The University of Massachusetts, Smith College and Amherst College are teaming up with the Mind and Life Institute in Hadley to host the Dalai Lama’s visit to the Pioneer Valley Oct. 23 to 25.
Tenzin Gyatso, the 14th and current Dalai Lama, is scheduled to speak at both Smith College and Amherst College before giving a culminating public lecture in the Mullins Center on Oct. 25, according to UMass spokesperson Daniel Fitzgibbons.
According to a University news release, “The purpose of his visit is to focus on ethics and education and specifically an approach to incorporating care and compassion into the framework of education from K-12 through postgraduate education worldwide.”
This topic has manifested itself as the Call to Care program, which “aims to address the limited attention in our educational systems for cultivating care,” according to the Mind and Life Institute’s website.
The Institute was founded in 1987 in an effort to reduce suffering and promote human flourishing by “fostering interdisciplinary, cross-cultural dialogue between science philosophy, the humanities and traditions that foster rigorous first-person contemplative inquiry,” according to a Mind and Life Institute news release.
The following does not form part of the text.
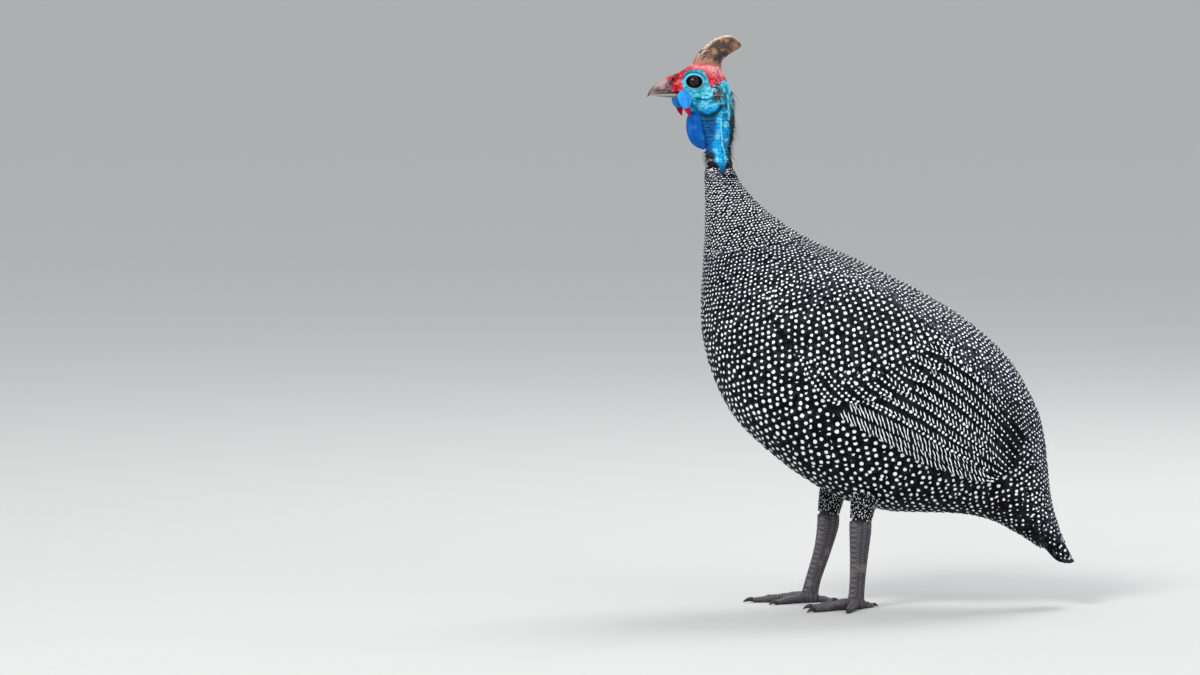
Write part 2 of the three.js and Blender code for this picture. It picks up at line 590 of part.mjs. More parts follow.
// Legs and feet
for (const [name, side] of Object.entries(SIDES)) {
  const leg = LEGS[name];
  const shin = limb(leg.shin, (t) => between(SHIN_RADII, t), 12, 7, 0.85);
  add(`shin_${name}`, shin.subtract(torsoRoom).subtract(box(-100, -80, 0, 100, 80, ANKLE_Z + GAP)), PLUMAGE);

  const tarsusRadii = [TARSUS.top, TARSUS.top, TARSUS.middle, TARSUS.low, TARSUS.low + 1];
  const tarsus = limb(leg.tarsus, (t) => between(tarsusRadii, t), 10, 10, TARSUS.squash);
  add(`tarsus_${name}`, tarsus.subtract(box(-100, -80, -20, 100, 80, FOOT_Z + GAP)).intersect(
    box(-100, -80, 0, 100, 80, ANKLE_Z)), LEG_SCALE);

  const [hubX, hubY] = leg.tarsus[4];
  const pieces = [
    tarsus.intersect(box(-100, -80, 0, 100, 80, FOOT_Z)),
    ellipsoid(hubX, hubY, 5, 8.5, 8, 6.4, 10, 5),
  ];
  const claws = [];
  for (const toe of TOES) {
    const heading = radians(leg.heading - side * toe.turn);
    const ahead = new THREE.Vector3(-Math.cos(heading), -Math.sin(heading), 0);
    const at = (d, z) => [hubX + ahead.x * d, hubY + ahead.y * d, z];
    const rear = toe.name === "rear";
    const high = toe.root - TOE_SINK + (rear ? 3 : 1.5);
    const points = [at(2, high), at(toe.long * 0.45, toe.root - TOE_SINK), at(toe.long, toe.tip - TOE_SINK)];
    const radius = (t) => (toe.root + (toe.tip - toe.root) * t) * (1 + 0.05 * Math.cos(t * Math.PI * 8));
    pieces.push(limb(points, radius, 6, 6));
    const [start, middle, end] = [toe.long - 1.5, toe.long + toe.claw * 0.5, toe.long + toe.claw];
    const spine = [at(start, toe.tip - TOE_SINK), at(middle, CLAW.middle), at(end, CLAW.tip)];
    const claw = limb(spine, (t) => (toe.tip - 0.5) * (1 - t) + 0.4, 5, 3);
    claws.push({ name: `claw_${toe.name}_${name}`, claw, ahead });
  }
  const foot = join(pieces).intersect(box(-150, -120, 0, 100, 120, FOOT_Z));
  add(`foot_${name}`, foot, LEG_SCALE);
  for (const { name: clawName, claw, ahead } of claws) {
    const clear = foot.translate([ahead.x * GAP, ahead.y * GAP, 0]);
    add(clawName, claw.subtract(clear).intersect(box(-150, -120, 0, 100, 120, FOOT_Z)), CLAW_HORN);
  }
}

const guineafowl = new THREE.Group();
guineafowl.name = "helmeted_guineafowl";
for (const piece of parts) guineafowl.add(piece);
guineafowl.updateMatrixWorld(true);

export default guineafowl;
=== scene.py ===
# A helmeted guineafowl, life size, dressed in feathers over the solids of the frame.
# Shapes are worked out in millimetres, +Z up, facing -X, and scaled to metres as meshes are made.
import math
from types import SimpleNamespace

import bpy
import numpy as np
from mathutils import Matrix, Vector


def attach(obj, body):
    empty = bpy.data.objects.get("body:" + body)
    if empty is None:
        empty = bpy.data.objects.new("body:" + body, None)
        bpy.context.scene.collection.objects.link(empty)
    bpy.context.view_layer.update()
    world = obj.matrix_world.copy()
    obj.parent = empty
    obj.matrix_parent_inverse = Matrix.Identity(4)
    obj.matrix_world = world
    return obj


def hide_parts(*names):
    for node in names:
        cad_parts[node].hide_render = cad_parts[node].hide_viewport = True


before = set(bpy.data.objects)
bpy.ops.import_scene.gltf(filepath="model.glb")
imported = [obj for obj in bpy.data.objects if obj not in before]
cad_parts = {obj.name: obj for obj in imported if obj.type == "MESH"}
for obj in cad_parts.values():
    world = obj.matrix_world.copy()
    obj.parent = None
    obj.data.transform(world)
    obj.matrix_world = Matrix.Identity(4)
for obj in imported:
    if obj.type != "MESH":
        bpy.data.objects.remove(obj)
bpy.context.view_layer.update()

MM = 0.001
SIDES = {"left": -1.0, "right": 1.0}
SEED = 29
rng = np.random.default_rng(SEED)


# Curves, noise and colours

def smooth(x, low, high):
    """0 below low and 1 above high, with a soft rise between."""
    t = np.clip((np.asarray(x, float) - low) / (high - low), 0, 1)
    return t * t * (3 - 2 * t)


def fall(x, low, high):
    """1 below low and 0 above high."""
    return smooth(-np.asarray(x, float), -high, -low)


def peak(x, at, width):
    """1 where x is at, and fading to nothing within about two widths."""
    return np.exp(-((x - at) / width) ** 2)


def spline(values, x):
    """Smooth values of a table at row numbers x."""
    values = np.asarray(values, float)
    x = np.clip(np.asarray(x, float), 0, len(values) - 1)
    i = np.minimum(x.astype(int), len(values) - 2)
    t = x - i
    before = values[np.maximum(i - 1, 0)]
    after = values[np.minimum(i + 2, len(values) - 1)]
    here, there = values[i], values[i + 1]
    if values.ndim > 1:
        t = t[..., None]
    a, b = (there - before) / 2, (after - here) / 2
    return ((2 * t**3 - 3 * t**2 + 1) * here + (t**3 - 2 * t**2 + t) * a
            + (3 * t**2 - 2 * t**3) * there + (t**3 - t**2) * b)


def unit(v):
    return v / np.maximum(np.linalg.norm(v, axis=-1, keepdims=True), 1e-9)


def turns(count):
    """Angles in equal steps once round."""
    return np.linspace(0, 2 * np.pi, count, endpoint=False)


def run_along(points):
    """Distance along a line of points at each of them."""
    return np.concatenate([[0], np.cumsum(np.linalg.norm(np.diff(points, axis=0), axis=1))])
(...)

The events at Smith College and Amherst College will be reserved for their respective communities, according to the release.
Details of the lecture at UMass – which Mind and Life Institute President Arthur Zajonc told the Daily Hampshire Gazette is expected to draw 8,000 attendees – are being finalized.
The Dalai Lama’s last visit to the Pioneer Valley came in 2007 when he spoke at Smith College.